Due to the ongoing lawsuit and upcoming annual meeting, Baker and Amarok declined to comment at this time. However, on behalf of all four defendants, Fagerstrom and his hired attorney filed an answer to SNC’s allegations, which says the following:

“This litigation is a last-ditch effort by the current majority of the Sitnasuak board of directors to retain political control by silencing directors and shareholders speaking out against discretionary proxy voting practices. Through the concerted efforts of Answering Defendants and like-minded Sitnasuak shareholders, an increasingly large number of shareholders have refused to participate in discretionary proxy voting in recent elections.”

Fagerstrom continues to read from the defendants’ filed answer:

“While technically lawful under Alaska statutes and regulations, Sitnasuak shareholders are becoming increasingly skeptical of discretionary proxy voting practices, which have been used in the past to gain strategic advantage in elections and directly contradict and circumvent Sitnasuak’s corporate values rooted in the traditional values and ethical beliefs of Inupiaq and Alaska Native culture.”

The defendants’ publicly filed answer to Sitnasuak’s allegations also admits that Charles Fagerstrom did send the mailer to certain shareholders.

According to the mailer sent out in June, Sitnasuak Native Corporation board member Jason Evans used discretionary proxies to change the outcome of prior corporation elections.

The corporation, including its CEO and chairman, claim that allegation, and others listed in the mailer, are false.

Sitnasuak’s Corporate Affairs Vice President Ukallaysaaq Okleasik shared his input on the anonymous mailer.

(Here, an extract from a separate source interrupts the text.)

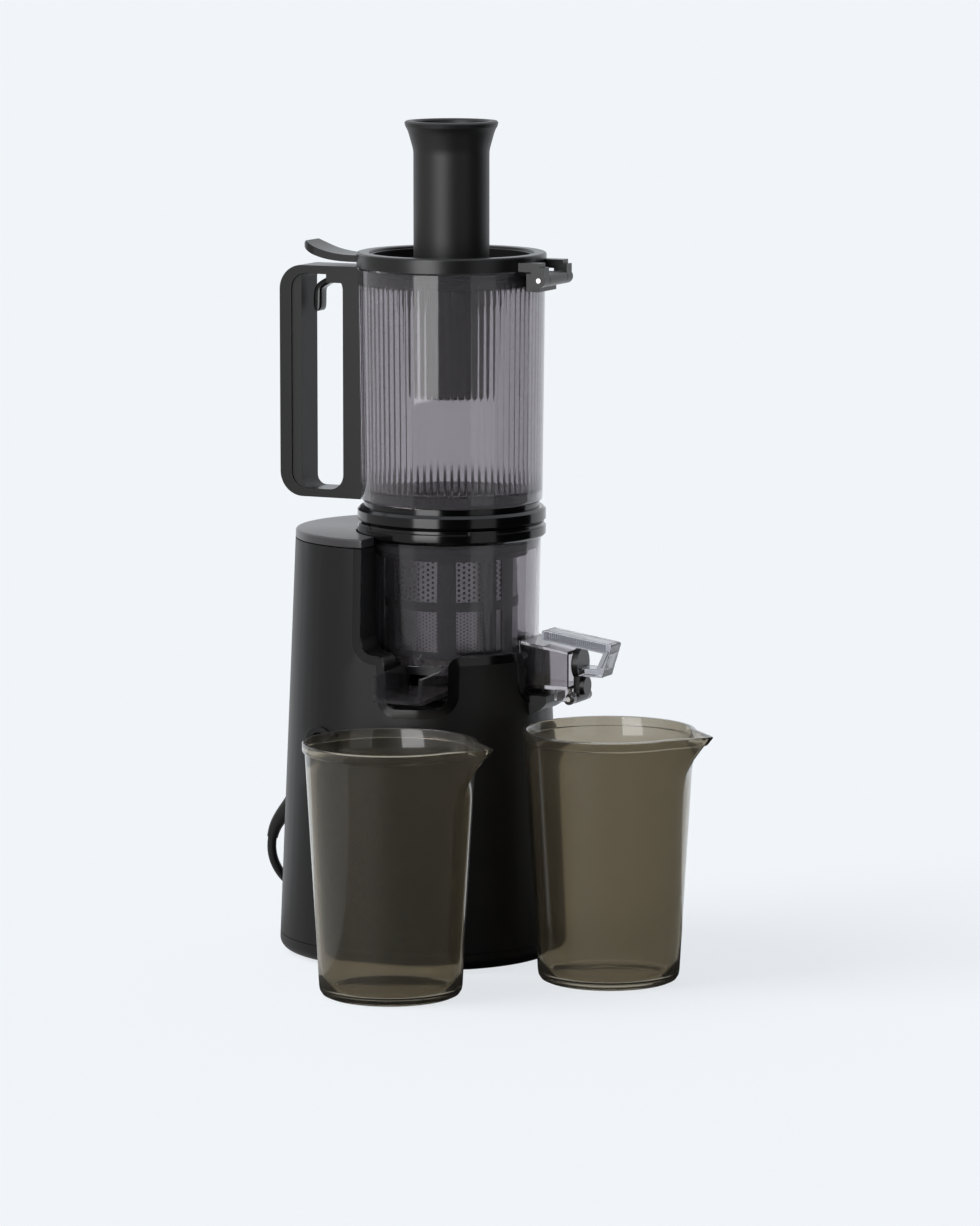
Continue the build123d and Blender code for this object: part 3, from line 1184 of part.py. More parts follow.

“Because it benefited certain people with a secret identity and it also disparaged certain people, it made people look bad in another light. And that was unfair because it didn’t say who was doing it. It could’ve been Exxon Oil Corporation. I mean, we really didn’t know when it first came out, who did it, who was it? And that was a big question mark, and the State of Alaska didn’t know, either.”

SNC chairman Bobby Evans adds, “Every shareholder deserves a fair election. Every shareholder deserves that directors are truthful and honest, and when they’re not, we have to tell people.”

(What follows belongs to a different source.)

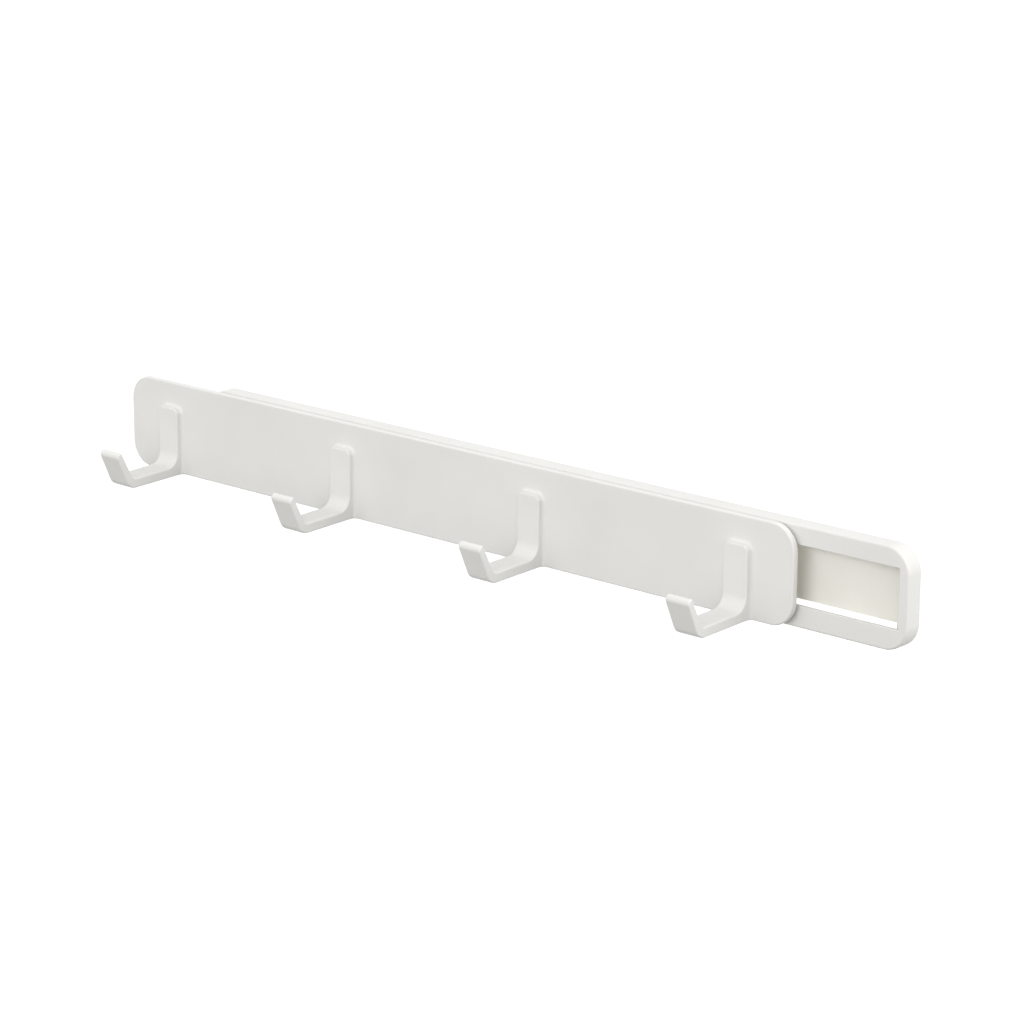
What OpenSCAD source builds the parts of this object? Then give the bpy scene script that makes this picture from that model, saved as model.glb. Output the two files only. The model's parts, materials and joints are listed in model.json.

And weighing in again, Quintavell said, “To the best of what we’ve been able to uncover so far, we discovered that it breaches the fiduciary duties of these directors. When our directors come on board, they sign a code of conduct to uphold our ethical standards. There’s a number of issues related to that which are then crossed, not just is it fair. The anonymous mailer also says that, Sitnasuak, we have unfair hiring practices, we have questionable elections. These things are not correct.”

The anonymous mailer also references Sitnasuak’s past elections, when the Alaska Division of Banking and Securities investigated SNC for violating the Alaska Securities Act during their 2014 and 2015 elections. This Division is under the Alaska Department of Commerce, Community, and Economic Development.

According to court documents, on its 2014 and 2015 notices of annual meeting and proxy statements, Sitnasuak failed to disclose Trudy Sobocienski’s two year-long employment as chief executive officer of Deloycheet. The Native corporation was then ordered to cease and desist from “omitting mandatory disclosures in proxy solicitations.”

As a result, Sobocienski was subsequently elected to the Board in 2014 and is up for re-election at SNC’s annual meeting later this month.

For the most recent lawsuit Sitnasuak is involved in, SNC is seeking monetary compensation for the damages incurred in this incident as well as the removal of all three directors named in the lawsuit. According to the defendants’ answer, they deny that the Native corporation is entitled to the relief it seeks.

Court records state the defendants have been given their summons; however, a follow up court date has not yet been set.